Back in December, we blogged about two cases in the Ninth Circuit that were the latest skirmishes in the fight over whether plaintiffs can evade removal under the Class Action Fairness Act of 2005 (“CAFA”) by artificially subdividing their mass actions. Plaintiffs have sought to make an end-run around CAFA’s provision permitting removal of mass actions raising “claims of 100 or more persons that are proposed to be tried jointly” (28 U.S.C. § 1332(d)(11)(B)(i)), by bringing parallel mass-action cases of fewer than 100 persons each, and asking that the cases be treated together for as many purposes as possible without crossing the line into a joint trial.

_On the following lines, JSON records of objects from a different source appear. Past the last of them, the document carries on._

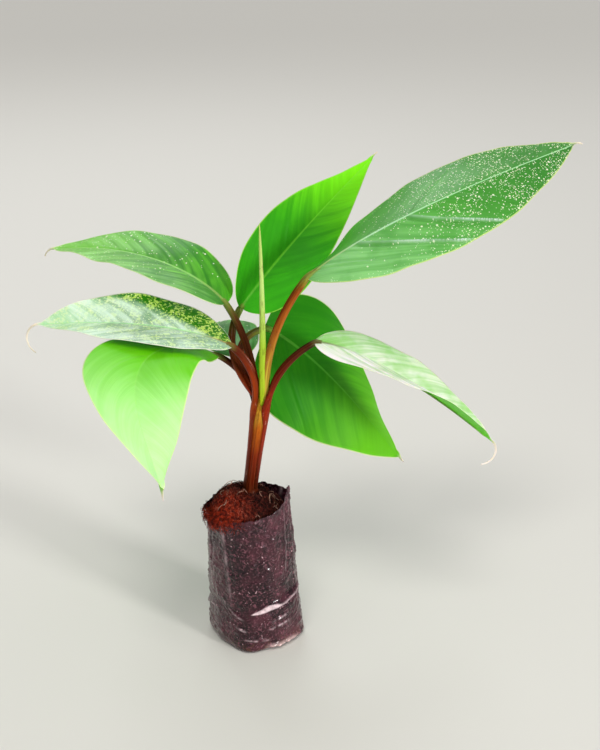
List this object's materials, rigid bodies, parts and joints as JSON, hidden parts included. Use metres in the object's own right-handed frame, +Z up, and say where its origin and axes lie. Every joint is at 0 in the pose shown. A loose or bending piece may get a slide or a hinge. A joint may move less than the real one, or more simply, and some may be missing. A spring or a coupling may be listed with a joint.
{
  "type": "young banana plant in a grow bag",
  "caption": "Young banana plant with a leaning red pseudostem, arching petioles, broad pointed leaves and a rolled spear leaf, standing in a filled black nursery grow bag.",
  "frame": {"origin": "centre of the grow bag's flat underside", "axes": "+Z up, -Y towards the viewer, +X to the viewer's right"},
  "size_m": [0.5393, 0.3737, 0.5037],
  "materials": {
    "film": "satin",
    "coir": "matte",
    "sheath": "satin",
    "spear": "satin",
    "petiole_orange": "satin",
    "petiole_maroon": "satin",
    "petiole_red": "satin",
    "leaf_spotted": "satin",
    "leaf_pale_sheen": "satin",
    "leaf_green": "satin",
    "leaf_lime": "satin"
  },
  "bodies": {
    "root": {"grow_bag": "film", "coir": "coir", "pseudostem": "sheath", "spear": "spear", "petiole_right_upper": "petiole_orange", "petiole_right_lower": "petiole_maroon", "petiole_left_upper": "petiole_red", "petiole_left_hanging": "petiole_maroon", "petiole_back_low": "petiole_red", "petiole_back_high": "petiole_red", "petiole_back_left": "petiole_maroon", "petiole_back_middle": "petiole_maroon", "leaf_right_upper": "leaf_spotted", "leaf_right_lower": "leaf_pale_sheen", "leaf_left_upper": "leaf_spotted", "leaf_left_hanging": "leaf_lime", "leaf_back_low": "leaf_green", "leaf_back_high": "leaf_green", "leaf_back_left": "leaf_lime", "leaf_back_middle": "leaf_green"}
  },
  "joints": []
}
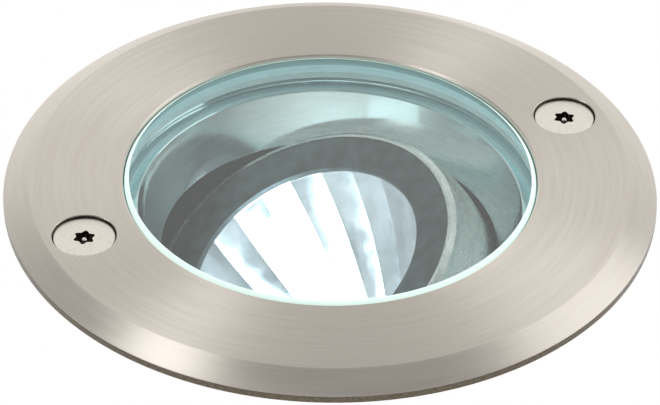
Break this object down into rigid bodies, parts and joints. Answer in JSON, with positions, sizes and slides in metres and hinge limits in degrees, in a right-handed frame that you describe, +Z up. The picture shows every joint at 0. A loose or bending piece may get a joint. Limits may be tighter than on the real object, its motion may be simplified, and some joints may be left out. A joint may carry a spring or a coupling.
{
  "type": "in ground well light",
  "caption": "Round recessed ground light: flush glass in a bevelled stainless ring with security screws, a tilting lamp below, in a cast cup inside a ground sleeve.",
  "frame": {"origin": "on the light's axis at ground level, where the underside of the ring lies", "axes": "+Z up out of the ground, along the light's axis; X through the two ring screws; the lamp tilts about a line along Y and faces -X and up at rest"},
  "size_m": [0.11, 0.11, 0.1433],
  "materials": {
    "stainless_brushed": "circular brushed stainless steel",
    "stainless_screw": "satin stainless steel",
    "toughened_glass": "clear toughened glass, green-blue edge",
    "black_rubber": "moulded",
    "pale_silicone": "moulded pale silicone",
    "polished_aluminium": "spun and polished",
    "satin_aluminium": "satin",
    "dark_ring": "dark satin anodised",
    "cast_housing": "black powder coat over cast aluminium",
    "sleeve_plastic": "moulded grey",
    "zinc_steel": "zinc plated",
    "lamp_mirror": "faceted, aluminised",
    "lamp_glass": "clear",
    "white_ceramic": "unglazed",
    "nickel_brass": "nickel plated",
    "terminal_nylon": "moulded natural nylon",
    "insert_brass": "turned",
    "lead_white": "silicone insulation",
    "lead_earth": "green and yellow insulation",
    "gland_plastic": "moulded black nylon"
  },
  "bodies": {
    "fixture": {"bezel_ring": "stainless_brushed", "bezel_screws": "stainless_screw", "bezel_gasket": "black_rubber", "glass_lens": "toughened_glass", "glass_gasket": "pale_silicone", "reflector_liner": "polished_aluminium", "housing": "cast_housing", "ground_sleeve": "sleeve_plastic", "yoke_bracket": "zinc_steel", "yoke_screws": "zinc_steel", "terminal_block": "terminal_nylon", "terminal_inserts": "insert_brass", "terminal_screws": "zinc_steel", "terminal_fixing_screws": "zinc_steel", "earth_ring_terminal": "nickel_brass", "earth_screw": "zinc_steel", "earth_lead": "lead_earth", "lamp_leads": "lead_white", "gland_body": "gland_plastic", "gland_washer": "black_rubber", "gland_seal": "black_rubber", "gland_nut": "gland_plastic"},
    "lamp_head": {"lamp_cup": "satin_aluminium", "retaining_ring": "dark_ring", "lamp_reflector": "lamp_mirror", "lamp_front_glass": "lamp_glass", "lamp_base": "white_ceramic", "lamp_pins": "nickel_brass", "lamp_capsule": "lamp_glass", "lampholder": "white_ceramic", "holder_contacts": "nickel_brass", "pivot_screws": "zinc_steel", "friction_washers": "zinc_steel"}
  },
  "joints": [
    {"name": "lamp_tilt", "type": "hinge", "parent": "fixture", "child": "lamp_head", "pos_m": [0, 0, -0.02832], "axis": [0, 1, 0], "range_deg": [-1, 49], "deforming": ["lamp_leads"]}
  ]
}
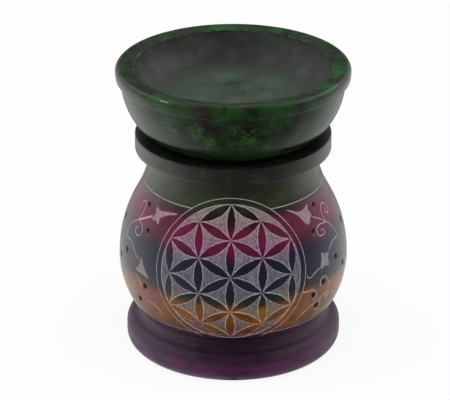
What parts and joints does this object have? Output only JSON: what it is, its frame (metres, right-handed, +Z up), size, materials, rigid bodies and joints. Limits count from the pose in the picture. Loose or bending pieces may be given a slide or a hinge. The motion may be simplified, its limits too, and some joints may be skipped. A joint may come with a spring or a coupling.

Some courts, such as the Eighth Circuit in Atwell v. Boston Scientific, have resisted those efforts. But a divided panel of the Ninth Circuit had issued two decisions—Romo v. Teva Pharmaceuticals USA, Inc., and its companion case, Corber v. Xanodyne Pharmaceuticals—affirming orders remanding cases in which the plaintiffs had sought joint treatment of two just-under-100-plaintiff mass actions under a California state-law procedure that allows coordination of certain civil actions “for all purposes.”
On Monday, the Ninth Circuit granted rehearing en banc (pdf) in both Romo and Corber. Although it’s perilous to predict how an en banc panel will rule in those cases, it isn’t hard to deduce why a majority of the court’s active judges might have thought the cases warranted rehearing. As we previously explained, the panel’s approach in Romo seems excessively formalistic; the panel focused on whether the plaintiffs had used the magic words of asking for a “joint trial,” while failing to consider the reality of how the mass actions were likely to be litigated. And the panel had, of course, created a circuit split with the Eighth Circuit in Atwell.
We’ll continue watching these cases, which are of tremendous importance to defendants’ right under CAFA to remove mass actions to federal court.